As delighted as everyone seemed with the unlimited guest policy, the venue change afforded at least one other perk. Concession stands selling food and drink — yes, you could get a hot dog with mustard — were open throughout the proceedings.
The festive gameday atmosphere seemed just right for the event this year. In contrast to the gravity of last year’s commencement with President Obama’s address and the attendant protest demonstrations, this year’s mood was mostly light and joyful — a tone commencement speaker Brian Williams said he was content to maintain.
Commenting on an Observer story about his selection as commencement speaker, the NBC Nightly News anchor joked about students’ “lowered expectations.” He zeroed in on a quote by graduating senior Keith Ruehlmann, who said he didn’t know Williams from the news but had seen him on the comedy shows 30 Rock and The Daily Show. Referring to the upcoming commencement speech, Ruehlmann had said, “I imagine it’ll be the same ‘go out and change the world, you are the future’ talk.” In response, Williams asked the graduate to stand and then deadpanned, “Thank you, Keith . . . for stomping on my theme.
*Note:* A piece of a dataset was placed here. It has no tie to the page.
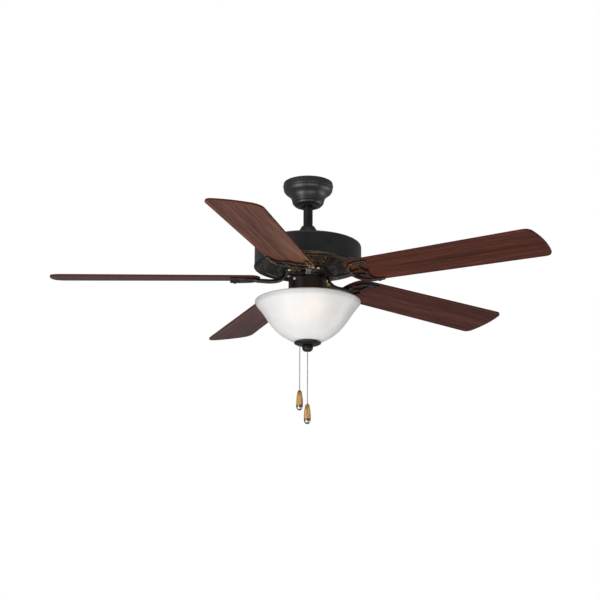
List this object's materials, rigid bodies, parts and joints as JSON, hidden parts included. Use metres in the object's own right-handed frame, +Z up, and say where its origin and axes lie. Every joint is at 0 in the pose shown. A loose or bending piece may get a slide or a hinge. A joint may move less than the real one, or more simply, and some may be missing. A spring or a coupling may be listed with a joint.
{
  "type": "ceiling fan with light",
  "caption": "Ceiling fan on a short downrod with paddle blades on open irons, a drum motor housing and a white glass bowl light with wooden pull-chain fobs.",
  "frame": {"origin": "centre of the hanger bracket's top face, on the ceiling plane and on the fan's axis", "axes": "+Z up along the fan's axis, into the ceiling; +X along the bracket's row of slots, to the viewer's right; +Y away from the viewer"},
  "size_m": [1.2384, 1.2735, 0.6415],
  "materials": {
    "bronze": "dark oil-rubbed bronze lacquer, satin",
    "iron_bronze": "dark oil-rubbed bronze lacquer with warm rub-through, satin",
    "zinc": "bright zinc plate",
    "dark_screw": "dark bronze screw heads",
    "shaft_steel": "turned steel",
    "die_cast": "dark cast metal",
    "ball_grey": "dark moulded plastic",
    "lamination": "oiled electrical steel",
    "copper": "enamelled copper wire",
    "rotor_alloy": "die-cast aluminium",
    "switch_plastic": "black moulded plastic",
    "capacitor_plastic": "black potted case",
    "socket_ceramic": "off-white moulded lamp holder",
    "bulb_base": "lamp cap",
    "bulb_glass": "frosted bulb",
    "bowl_glass": "etched white glass, satin",
    "rubber": "black rubber",
    "blade_wood": "dark cherry and walnut veneer, satin",
    "chain_steel": "bright nickel ball chain",
    "fob_wood": "golden oak, lacquered",
    "fob_chrome": "polished chrome"
  },
  "bodies": {
    "ceiling_mount": {"hanger_bracket": "zinc", "canopy": "bronze", "canopy_screws": "dark_screw"},
    "hanging_assembly": {"hanger_ball": "ball_grey", "downrod": "bronze", "downrod_pins": "zinc", "coupling_cover": "bronze", "motor_yoke": "die_cast", "yoke_set_screws": "zinc", "motor_shaft": "shaft_steel", "upper_housing": "bronze", "lower_pan": "bronze", "housing_screws": "dark_screw", "stator_core": "lamination", "stator_windings": "copper", "bearing_inner_races": "shaft_steel", "switch_plate": "bronze", "shaft_locknuts": "zinc", "switch_housing": "bronze", "switch_housing_screws": "zinc", "fan_switch": "switch_plastic", "light_switch": "switch_plastic", "run_capacitor": "capacitor_plastic", "reverse_switch": "switch_plastic", "light_fitter": "zinc", "lamp_sockets": "socket_ceramic", "bulb_bases": "bulb_base", "bulb_glasses": "bulb_glass", "bowl_rod": "zinc", "rod_nuts": "zinc", "glass_bowl": "bowl_glass", "bowl_washer": "rubber", "finial_plate": "bronze", "finial_knob": "bronze"},
    "rotor": {"rotor_upper_bell": "rotor_alloy", "rotor_lower_bell": "rotor_alloy", "rotor_ring": "die_cast", "rotor_screws": "zinc", "bearing_outer_races": "shaft_steel", "bearing_balls": "shaft_steel", "blade_iron_1": "iron_bronze", "blade_iron_2": "iron_bronze", "blade_iron_3": "iron_bronze", "blade_iron_4": "iron_bronze", "blade_iron_5": "iron_bronze", "blade_1": "blade_wood", "blade_2": "blade_wood", "blade_3": "blade_wood", "blade_4": "blade_wood", "blade_5": "blade_wood", "iron_screws": "zinc", "blade_screws": "dark_screw"},
    "fan_pull": {"fan_pull_chain": "chain_steel", "fan_fob": "fob_wood", "fan_fob_tip": "fob_chrome"},
    "light_pull": {"light_pull_chain": "chain_steel", "light_fob": "fob_wood", "light_fob_tip": "fob_chrome"},
    "reverse_slider": {"reverse_slider": "switch_plastic"}
  },
  "joints": [
    {"name": "hanger_ball_tilt", "type": "hinge", "parent": "ceiling_mount", "child": "hanging_assembly", "pos_m": [0, 0, -0.036], "axis": [1, 0, 0], "range_deg": [-8, 8]},
    {"name": "rotor_spin", "type": "hinge", "parent": "hanging_assembly", "child": "rotor", "pos_m": [0, 0, -0.25], "axis": [0, 0, 1], "continuous": true},
    {"name": "fan_chain_pull", "type": "slide", "parent": "hanging_assembly", "child": "fan_pull", "axis": [0, 0, -1], "range_m": [0, 0.012], "stiffness_N_per_m": 1000},
    {"name": "light_chain_pull", "type": "slide", "parent": "hanging_assembly", "child": "light_pull", "axis": [0, 0, -1], "range_m": [0, 0.012], "stiffness_N_per_m": 1000},
    {"name": "reverse_slide", "type": "slide", "parent": "hanging_assembly", "child": "reverse_slider", "axis": [0, 0, -1], "range_m": [0, 0.006]}
  ]
}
You are a killer of dreams.”
Notwithstanding the critique, and in between light asides, the newsman did forge ahead with that time-honored and true message for the Class of 2010. Noting the ongoing oil spill in the Gulf of Mexico, Williams exhorted the graduates to dedicate themselves to fixing the problems faced by society.
“My urgency is because of this: my certainty is that this University, this graduating class has the brain power to fix [that environmental disaster and other problems facing society]. And now you’ve just been asked.”
Distinguishing between “TV patriots who talk loudly” and “ordinary patriots” who see the problems faced by the nation and work to make it better, Williams said, “This involves you. . . . There is a solution to each of our nation’s challenges in each of you.”
“And something else involves you,” he continued, alluding to the need to improve public perception of the church in the wake of the clerical child abuse scandal. “We need better Catholics.” Noting that he received solace from his faith when he lost his mother, sister and brother, the award-winning journalist said that as he has traveled in war-torn areas and to natural disasters throughout the world, Catholic charities have always been there “nurturing and soothing, helping and healing without regard to self. Let’s make that what people think of when they think of the Catholic Church in America and around the world,” he urged.
The managing editor of the Nightly News closed by offering the graduates his list of “Five things that are great.” First, he said, is “hearing a song that stops you cold. You’re convinced the moment you hear it, it might be the greatest thing you’ve ever heard to date and it has the power to change your life. Go with it.
“Thing two is related,” he continued. “Seeing the one you love in a completely ordinary, random moment that you find beautiful and crystalline and epic since it reminds you of why you loved them in the first place because of what’s inside them. . . . Believe in love at first sight,” he added. “It’s as real as anything else in this life.
“Thing three is the day when we don’t have to mention the word ‘first’ in conjunction with, say, Barack Obama and Katie Washington.
“Thing four is Regis Philbin in any form.”
And, finally, “Thing five,” Williams said, “is being from somewhere. Being part of something bigger than yourself.”
On a warm, sunny Sunday morning in the stadium in May everyone could identify.
John Monczunski is an associate editor of Notre Dame Magazine.